State Department tweet
An image of the U.S. Department of State's deleted tweet, sent August 28, 2014.
Screengrab from Twitter

What do official sources say about the death?

State Department on Thursday repeated what they had told reporters the day before — they could not confirm Muhumed's death.

But on social media, department officials briefly told another story. A State Department unit that aims to counter terrorist groups, posted on its Twitter feed a local TV news story that reported Muhumed had been killed.

The Tweet, which has since been removed, said Muhumed "wastes his life dying for ISIS." That would indicate that the State Department is signaling different messages from the podium and on social media.

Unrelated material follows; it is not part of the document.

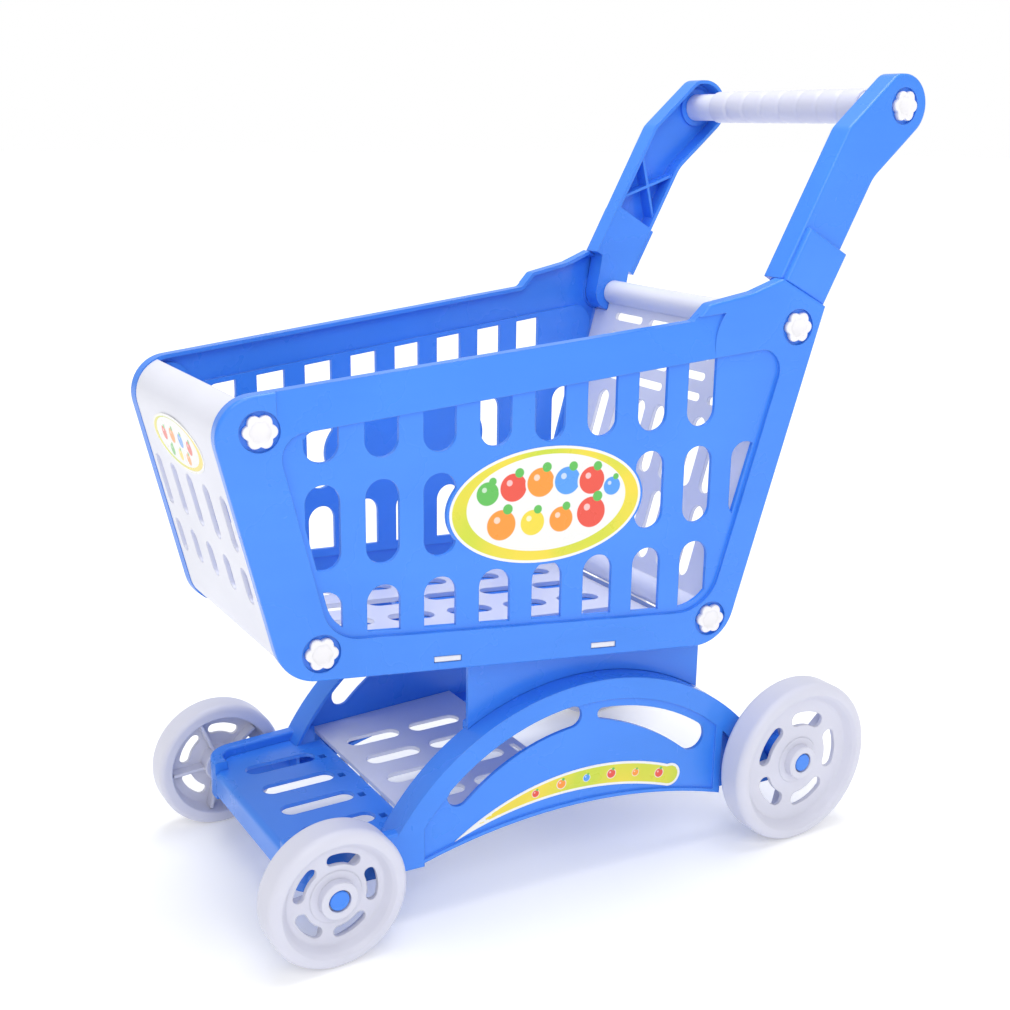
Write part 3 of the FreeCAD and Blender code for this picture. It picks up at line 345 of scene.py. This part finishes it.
def sheet_print(name, across, fruits, oval=None, field=(LIME, YELLOW)):
    """A glossy printed sticker: white edge, lime field, a pale oval and plain round fruit."""
    paint = bpy.data.materials.new(name)
    paint.use_nodes = True
    tree = paint.node_tree
    shader = tree.nodes["Principled BSDF"]
    place = put(tree, "ShaderNodeTexCoord").outputs["Object"]
    flat = flat_place(tree, across)
    wash = spread(tree, grain(tree, place, 22.0, 1.0), 0.40, 0.62)
    colour = blend_colour(tree, wash, *field)
    if oval:
        centre, radius, stretch = oval
        colour = blend_colour(tree, disc(tree, flat, centre, radius, stretch), colour, PRINT_WHITE)
    for centre, radius, ink in fruits:
        leaf = aside(centre, across, LEAF_REACH * radius, radius)
        glint = aside(centre, across, -GLINT_REACH * radius, GLINT_RISE * radius)
        colour = blend_colour(tree, disc(tree, flat, centre, radius * FRUIT_BORDER), colour, PRINT_WHITE)
        colour = blend_colour(tree, disc(tree, flat, centre, radius), colour, ink)
        colour = blend_colour(tree, disc(tree, flat, leaf, radius * LEAF_SIZE), colour, LEAF)
        pale = tuple(0.5 * c + 0.5 for c in ink)
        colour = blend_colour(tree, disc(tree, flat, glint, radius * GLINT_SIZE), colour, pale)
    border = put(tree, "ShaderNodeAttribute", attribute_name="edge").outputs["Fac"]
    colour = blend_colour(tree, spread(tree, border, WHITE_EDGE + PRINT_CRISP, WHITE_EDGE - PRINT_CRISP),
                          colour, PRINT_WHITE)
    feed(tree, shader.inputs["Base Color"], colour)
    rough = spread(tree, grain(tree, place, 35.0, 4.0), 0.3, 0.7, 0.22, 0.36)
    feed(tree, shader.inputs["Roughness"], rough)
    normal = raised(tree, grain(tree, place, 320.0, 3.0), 0.00004, 0.3, None)
    feed(tree, shader.inputs["Normal"], normal)
    shader.inputs["Coat Weight"].default_value = 0.35
    shader.inputs["Coat Roughness"].default_value = 0.12
    return paint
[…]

What does the FBI say about the most recent departures?

Special Agent-in-Charge Rick Thornton didn't offer many specifics on how many fighters left for the Middle East or when they departed. But he did say they traveled from Minnesota to Syria "very recently." This confirms reports from the Somali-American community that another group has recently left for Syria.

But even with the most recent wave of trips, the FBI is still characterizing the total number of Minnesotans who are fighting in Syria as just "a handful." The total number of Americans who have joined the fighting there is believed to be more than 100.

Douglas McAuthur McCain
Douglas McAuthur McCain.
Associated Press

The FBI has poured a lot of resources into combatting the threat of American fighters aligning with terrorist groups like ISIS.

How could more people leave at a time when so much attention is focused on this?

Thornton said that identifying such recruits is like looking for a needle in a haystack.

Over the past several years, the FBI has reached out particularly to members of the Somali-American community, asking them to be on the lookout for those who might be considered disaffected, have a void in their lives that they're looking to fill and have taken up a radical form of Islam. That's because there has been a history of mostly Somali-American men who travelling to their families' homeland to fight for the terrorist group al-Shabab.

But the news this week that Douglas McAuthur McCain died fighting for ISIS in Syria is a good reminder that the problem isn't isolated to the Somali community. McCain was not Somali.

Why are federal authorities so alarmed by the trend?

Western recruits from the United States and Europe are very valuable to groups like ISIS because their passports allow them to travel freely. Thornton said although such recruits are small in number, they represent a very dangerous threat.

"The real concern is that people go over there, they fight, and at some point they return home further radicalized with the training and the skills and potentially the motivation to do harm back in the United States," Thornton said.

In June, FBI Director James Comey told MPR News in June that he wakes up every morning worrying about that threat.